The First Signs of Green
There’s so much to say about this road trip, except for the times when I was half-asleep and only felt the potholes growing deeper as we went along. The best part, however, was saved for last. Like in major blockbusters, the most exciting moment only comes when the movie is about to end.
After spending the whole day sitting and waiting for that “eureka” moment, it finally arrived. For us, it coincided with the sun slipping beyond the horizon just as we neared our destination. This could only mean one thing: we were entering the rainforest.
It was our first glimpse of Madagascar’s natural habitat. Crossing the boundary between houses and farmland into the forest felt like stepping into a scene from Jurassic Park. The road seemed to close in around us as the forest enveloped it from both sides—and, in some places, even from above, forming a canopy.

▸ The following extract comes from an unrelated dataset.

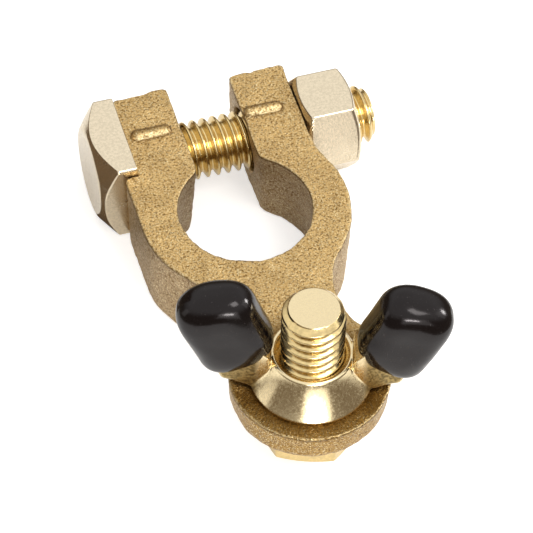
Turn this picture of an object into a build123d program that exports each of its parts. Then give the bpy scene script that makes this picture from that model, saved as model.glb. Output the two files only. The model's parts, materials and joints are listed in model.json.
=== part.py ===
from build123d import *
import math
import os

# Battery-post ground clamp with a lug stud, in millimetres.
# Frame: the post bore's axis is Z and the casting's top face is Z = 0, the ears point along +Y and the stud pad
# lies along -Y. The pinch bolt runs along X, with its head at -X and its nut at +X.

# ---- Casting ----
casting_height = 11.9
bore_radius = 8.73  # straight land at the top of the bore, 11/16 in across
bore_land = 3.0
bore_bottom_radius = 9.4  # the bore flares below the land, for a tapered post
ring_wall = 5.05  # at the top face
ring_draft = 2.0  # degrees, outer walls lean in towards the bottom
gap_width = 8.4  # between the ears, at the top face
gap_draft = 3.0  # degrees, the gap opens towards the bottom
ear_thickness = 7.7
ear_end = 7.25  # from the pinch bolt's axis to the ears' back faces
shoulder_corner_radius = 1.2
cast_edge_radius = 0.5

# ---- Ribs on top of the ears ----
rib_radius = 1.0
rib_end_margin = 1.1  # from the end of a rib in the ear's middle to the ear's side
rib_rise = 0.7
left_rib_shift = -0.2  # along X, from the ear's middle
right_rib_shift = -0.8

# ---- Neck and stud pad ----
stud_distance = 28.1  # from the post bore's axis to the stud's axis
pad_radius = 10.1  # at the top face
pad_offset = 0.45  # the pad's centre lies this much nearer to the ring than the stud does
pad_draft = 4.0  # degrees
pad_lower_edge_radius = 1.2
pad_thickness = 4.8
neck_side_radius = 10.8  # concave sides, tangent to the ring and to the pad

# ---- Pinch bolt and nut, 5/16-18 UNC, 1/2 in across flats ----
thread_radius = 3.97
thread_chamfer = 0.8
thread_clearance = 0.05  # radial, between a nut's bore and its bolt
pinch_axis_past_ring = 1.8  # from the ring's outer wall to the pinch bolt's axis, along Y
pinch_axis_depth = 5.2  # below the top face
pinch_hole_clearance = 0.45  # radial
pinch_bolt_length = 33.9  # below the head
square_head_width = 13.0
square_head_height = 4.95
square_head_face_radius = 6.0  # flat circle inside the head's conical chamfer
square_head_chamfer = 38.0  # degrees
head_shoulder_clearance = 0.1
nut_width = 12.7
nut_height = 7.25
nut_turn = 3.0  # degrees about X
nut_face_radius = 5.9
hex_chamfer = 30.0  # degrees, on the hex nut and the hex head
nut_seat_clearance = 0.6  # radial, around the nut's corners

# ---- Stud bolt, the same thread, pushed up through the pad ----
stud_length = 18.5  # below the head
stud_hole_clearance = 0.2  # radial
hex_head_width = 12.7
hex_head_height = 4.9
hex_head_turn = -21.0  # degrees about Z
hex_head_face_radius = 5.9

# ---- Wing nut. Its walls are radial, out from the thread's bore ----
wing_turn = -18.0  # degrees about Z, direction of the right wing
base_wall = 3.58
base_rim = 0.5
collar_wall = 1.38
collar_height = 5.3
countersink_width = 0.68
wing_thickness = 3.4
wing_root_clearance = 0.58  # the wings start inside the cone, clear of the thread
wing_foot_height = 0.3
wing_foot_rise = 3.2

# ---- Wing caps: a raked paddle, its corners as (distance from the thread's bore, height above the pad) ----
cap_inner_bottom = (0.18, 6.2)
cap_outer_bottom = (8.33, 1.3)
cap_outer_top = (13.93, 14.7)
cap_inner_top = (4.48, 17.3)
cap_thickness = 6.5
cap_wall = 1.3
cap_corner_radius = 3.0
cap_edge_radius = 1.9

# ---- Sizes that follow from the ones above ----
ring_radius = bore_radius + ring_wall
ear_outer_x = gap_width / 2 + ear_thickness
pinch_axis_y = ring_radius + pinch_axis_past_ring
ear_back_y = pinch_axis_y + ear_end
shoulder_y = pinch_axis_y - square_head_width / 2 - head_shoulder_clearance
pad_distance = stud_distance - pad_offset
nut_bore_radius = thread_radius + thread_clearance
rib_length = ear_thickness - 2 * rib_end_margin
base_radius = nut_bore_radius + base_wall
cap_points = (cap_inner_bottom, cap_outer_bottom, cap_outer_top, cap_inner_top)
cap_corners = [(nut_bore_radius + out, up) for out, up in cap_points]

UP = (Align.CENTER, Align.CENTER, Align.MIN)
DOWN = (Align.CENTER, Align.CENTER, Align.MAX)


def drafted_disc(top_radius, depth, draft):
    """Round slab under the top face, whose wall leans in towards the bottom."""
    bottom_radius = top_radius - depth * math.tan(math.radians(draft))
    return Cone(bottom_radius, top_radius, depth, align=DOWN)


def along_x(x, shape):
    """Stand a +Z shape on the pinch bolt's axis at x, pointing to +X."""
    return Pos(x, pinch_axis_y, -pinch_axis_depth) * Rot(0, 90, 0) * shape


def chamfer_cone(face_radius, height, angle):
    """Cone that trims a head's or nut's corners down to a round face at the given height."""
    reach = 2 * height
    foot_radius = face_radius + reach / math.tan(math.radians(angle))
    return Pos(0, 0, height - reach) * Cone(foot_radius, face_radius, reach, align=UP)


def shank(length):
    """Threaded length, as a plain cylinder over the thread's crests, with a chamfered end."""
    body = Cylinder(thread_radius, length, align=UP)
    return chamfer(body.edges().sort_by(Axis.Z)[-1], thread_chamfer)


def neck():
    """Web between the ring and the pad, with concave sides tangent to both."""
    to_ring = ring_radius + neck_side_radius
    to_pad = pad_radius + neck_side_radius
    along = (to_ring**2 - to_pad**2 + pad_distance**2) / (2 * pad_distance)
    across = math.sqrt(to_ring**2 - along**2)
    outline = Polygon((0, 0), (-across, -along), (0, -pad_distance), (across, -along), align=None)
    web = extrude(outline, -pad_thickness)
    widen = pad_thickness * math.tan(math.radians(ring_draft))
    hollow = Cone(neck_side_radius + widen, neck_side_radius, pad_thickness, align=DOWN)
    for x in (-across, across):
        web -= Pos(x, -along, 0) * hollow
    return web


def ear(side):
    """One ear, with its rounded back corners."""
    block = Box(ear_thickness, ear_back_y, casting_height, align=(Align.CENTER, Align.MIN, Align.MAX))
    block = fillet(block.edges().filter_by(Axis.Z).group_by(Axis.Y)[-1], cast_edge_radius)
    return Pos(side * (gap_width + ear_thickness) / 2, 0, 0) * block


def shoulder():
    """Straight wall along the ring's left side, up to the step that the square head's flat lies against."""
    foot = ring_radius - casting_height * math.tan(math.radians(ring_draft))
    section = Polygon((0, 0), (-ring_radius, 0), (-foot, -casting_height), (0, -casting_height), align=None)
    block = extrude(Plane.XZ * section, -shoulder_y)
    corner = block.edges().group_by(Axis.Y)[-1].sort_by(Axis.X)[0]
    return fillet(corner, shoulder_corner_radius)


def rib(side, shift):
    """Raised rib with round ends on top of an ear, over the pinch bolt."""
    straight = rib_length - 2 * rib_radius
    bar = Rot(0, 90, 0) * Cylinder(rib_radius, straight)
    for x in (-straight / 2, straight / 2):
        bar += Pos(x, 0, 0) * Sphere(rib_radius)
    centre_x = side * (gap_width + ear_thickness) / 2 + shift
    return Pos(centre_x, pinch_axis_y, rib_rise - rib_radius) * bar


def make_clamp_body():
    """Cast split ring with two ears, an anti-turn shoulder for the square head, a neck and a stud pad."""
    body = drafted_disc(ring_radius, casting_height, ring_draft)
    for side in (-1, 1):
        body += ear(side)
    body += shoulder()
    body += neck()
    pad = drafted_disc(pad_radius, pad_thickness, pad_draft)
    pad = fillet(pad.edges().sort_by(Axis.Z)[0], pad_lower_edge_radius)
    body += Pos(0, -pad_distance, 0) * pad

    # the square head's seat, flat against the left ear, and the hex nut's round seat on the right ear
    head_space = Box(ring_radius, 2 * ear_back_y, 2 * casting_height, align=(Align.MAX, Align.MIN, Align.CENTER))
    body -= Pos(-ear_outer_x, shoulder_y, -casting_height / 2) * head_space
    nut_corner = nut_width / 2 / math.cos(math.pi / 6)
    body -= along_x(ear_outer_x, Cylinder(nut_corner + nut_seat_clearance, ring_radius, align=UP))

    # the post bore: a straight land, then a flare down to the bottom face
    flare_height = casting_height - bore_land
    body -= Pos(0, 0, -casting_height) * Cone(bore_bottom_radius, bore_radius, flare_height, align=UP)
    body -= Cylinder(bore_radius, bore_land, align=DOWN)

    # the gap between the ears, wider at the bottom
    bottom_half = gap_width / 2 + casting_height * math.tan(math.radians(gap_draft))
    section = Plane.XZ * Polygon(
        (-gap_width / 2, 0),
        (-bottom_half, -casting_height),
        (bottom_half, -casting_height),
        (gap_width / 2, 0),
        align=None,
    )
    body -= extrude(section, -2 * ear_back_y)

    body += rib(-1, left_rib_shift) + rib(1, right_rib_shift)
    hole_length = 2 * (ear_outer_x + ring_radius)
    body -= along_x(0, Cylinder(thread_radius + pinch_hole_clearance, hole_length))
    body -= Pos(0, -stud_distance, 0) * Cylinder(thread_radius + stud_hole_clearance, casting_height, align=DOWN)
    return body


def make_pinch_bolt():
    """Square-head bolt through both ears; its head's front flat lies along the shoulder, so it can't turn."""
    head = Box(square_head_width, square_head_width, square_head_height, align=UP)
    head &= chamfer_cone(square_head_face_radius, square_head_height, square_head_chamfer)
    bolt = shank(pinch_bolt_length) + Rot(180, 0, 0) * head
    return along_x(-ear_outer_x, bolt)


def make_pinch_nut():
    """Hex nut, chamfered on both faces, with a flat nearly on top."""
    blank = extrude(RegularPolygon(nut_width / 2, 6, major_radius=False, rotation=30), nut_height)
    cone = chamfer_cone(nut_face_radius, nut_height, hex_chamfer)
    blank = blank & cone & (Pos(0, 0, nut_height) * Rot(180, 0, 0) * cone)
    blank -= Cylinder(nut_bore_radius, nut_height, align=UP)
    return along_x(ear_outer_x, Rot(0, 0, nut_turn) * blank)


def make_stud_bolt():
    """Hex-head bolt, head under the pad and thread standing up through it."""
    blank = extrude(RegularPolygon(hex_head_width / 2, 6, major_radius=False), hex_head_height)
    blank &= chamfer_cone(hex_head_face_radius, hex_head_height, hex_chamfer)
    head = Rot(0, 0, hex_head_turn) * Rot(180, 0, 0) * blank
    return Pos(0, -stud_distance, -pad_thickness) * (shank(stud_length) + head)


def on_stud(shape):
    """Move a piece from the wing nut's own frame, wings along X and seat at Z = 0, to the pad's top."""
    return Pos(0, -stud_distance, 0) * Rot(0, 0, wing_turn) * shape


def upright_plate(points, thickness, side):
    """Plate in the wings' plane, mirrored to the given side."""
    outline = Polygon(*[(side * x, z) for x, z in points], align=None)
    return extrude(Plane.XZ * outline, thickness / 2, both=True)


def paddle(side, inset):
    """The cap's outline, moved in by inset all round, as a plate with round corners."""
    plate = upright_plate(cap_corners, cap_thickness - 2 * inset, side)
    plate = fillet(plate.edges().filter_by(Axis.Y), cap_corner_radius)
    if inset == 0:
        return fillet(plate.edges().filter_by(Axis.Y, reverse=True), cap_edge_radius)
    face = plate.faces().sort_by(Axis.Y)[0]
    core = offset(face, -inset, kind=Kind.ARC)
    return extrude(core, cap_thickness - 2 * inset, dir=(0, 1, 0))


def make_wing_nut():
    """Brass wing nut: a flared base with a countersunk collar, and two wings on webs that reach down its sides."""
    profile = Plane.XZ * Polygon(
        (0, 0),
        (base_radius, 0),
        (base_radius, base_rim),
        (nut_bore_radius + collar_wall, collar_height),
        (0, collar_height),
        align=None,
    )
    nut = revolve(profile, Axis.Z)
    (inner_x, inner_z), (outer_x, outer_z) = cap_corners[:2]
    web = (
        (nut_bore_radius + wing_root_clearance, wing_foot_height),
        (base_radius, wing_foot_height),
        (outer_x - cap_wall, outer_z),
        (outer_x, outer_z + wing_foot_rise),
        (inner_x + cap_wall, inner_z + wing_foot_rise),
    )
    for side in (-1, 1):
        nut += upright_plate(web, wing_thickness, side) + paddle(side, cap_wall)
    nut -= Cylinder(nut_bore_radius, collar_height, align=UP)
    countersink_foot = Pos(0, 0, collar_height - countersink_width)
    sink_radius = nut_bore_radius + countersink_width
    nut -= countersink_foot * Cone(nut_bore_radius, sink_radius, countersink_width, align=UP)
    return nut


def make_wing_cap(side, nut):
    """Vinyl cap dipped over one wing."""
    return paddle(side, 0) - nut


wing_nut = make_wing_nut()
nodes = {
    "clamp_body": make_clamp_body(),
    "pinch_bolt": make_pinch_bolt(),
    "pinch_nut": make_pinch_nut(),
    "stud_bolt": make_stud_bolt(),
    "wing_nut": on_stud(wing_nut),
    "wing_cap_left": on_stud(make_wing_cap(-1, wing_nut)),
    "wing_cap_right": on_stud(make_wing_cap(1, wing_nut)),
}

os.makedirs("parts", exist_ok=True)
for name, shape in nodes.items():
    export_step(shape, f"parts/{name}.step")
    print(name, "solids", len(shape.solids()), "volume", round(shape.volume, 1))
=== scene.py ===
"""Brass battery-post ground clamp: a split ring closed by a pinch bolt, with a lug stud and a wing nut.

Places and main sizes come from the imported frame. Shapes are worked out in millimetres, meshes are in metres.
"""
import json
import math
from functools import partial
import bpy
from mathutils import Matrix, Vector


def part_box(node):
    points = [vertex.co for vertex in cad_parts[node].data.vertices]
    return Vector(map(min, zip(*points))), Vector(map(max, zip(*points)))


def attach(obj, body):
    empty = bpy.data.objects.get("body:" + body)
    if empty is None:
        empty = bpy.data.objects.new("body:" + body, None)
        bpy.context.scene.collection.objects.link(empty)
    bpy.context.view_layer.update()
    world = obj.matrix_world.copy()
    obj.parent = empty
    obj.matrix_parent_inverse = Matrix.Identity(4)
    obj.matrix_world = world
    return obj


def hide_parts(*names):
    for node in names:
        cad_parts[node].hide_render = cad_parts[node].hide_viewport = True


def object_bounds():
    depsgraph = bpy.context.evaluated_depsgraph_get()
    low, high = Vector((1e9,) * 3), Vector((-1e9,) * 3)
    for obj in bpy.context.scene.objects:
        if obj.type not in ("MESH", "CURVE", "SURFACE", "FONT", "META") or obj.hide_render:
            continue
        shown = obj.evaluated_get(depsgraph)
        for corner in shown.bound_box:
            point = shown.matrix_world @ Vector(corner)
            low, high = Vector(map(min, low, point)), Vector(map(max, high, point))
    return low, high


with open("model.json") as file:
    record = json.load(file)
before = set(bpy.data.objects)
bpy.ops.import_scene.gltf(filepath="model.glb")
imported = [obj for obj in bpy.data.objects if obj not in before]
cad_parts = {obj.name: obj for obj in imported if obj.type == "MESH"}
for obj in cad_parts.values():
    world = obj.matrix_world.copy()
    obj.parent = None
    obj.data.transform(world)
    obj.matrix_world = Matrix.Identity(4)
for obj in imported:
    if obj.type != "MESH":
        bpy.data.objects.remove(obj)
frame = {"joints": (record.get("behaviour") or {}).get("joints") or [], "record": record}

from types import SimpleNamespace

import bmesh
import bpy
import numpy as np
from bpy.props import FloatProperty, FloatVectorProperty, PointerProperty
from mathutils import Matrix, Vector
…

Unfortunately, the sun had set an hour earlier, making it too dark to see much. Exhausted, I barely had the energy to look out the window. Since we were running late, we didn’t stop to look for animals, knowing we’d have plenty of time for that later. None of us had the energy for much of anything, so we drove straight to our destination.
A Predictable End: Bed
We arrived at the ValBio research center well into the night, just after 9 p.m.—a long time since sunset at 5:30 p.m. We were exhausted, with legs nearly paralyzed and hunger gnawing at us. After unloading the jeep, we quickly took our luggage to our rooms.

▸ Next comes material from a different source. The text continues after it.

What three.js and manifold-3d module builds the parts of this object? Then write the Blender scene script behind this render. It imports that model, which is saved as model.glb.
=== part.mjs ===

With no time to spare, I hastily prepared my camera, fitted the macro lens and flash, grabbed my flashlight, and headed out the door—there was a hot meal waiting for us. On the way to the dining area, I managed to photograph a gecko and a few insects.
But it wasn’t until the next day that we would truly appreciate the magnitude of the place where we’d be staying for the next few weeks. At that moment, though, I could only think of one thing: bed.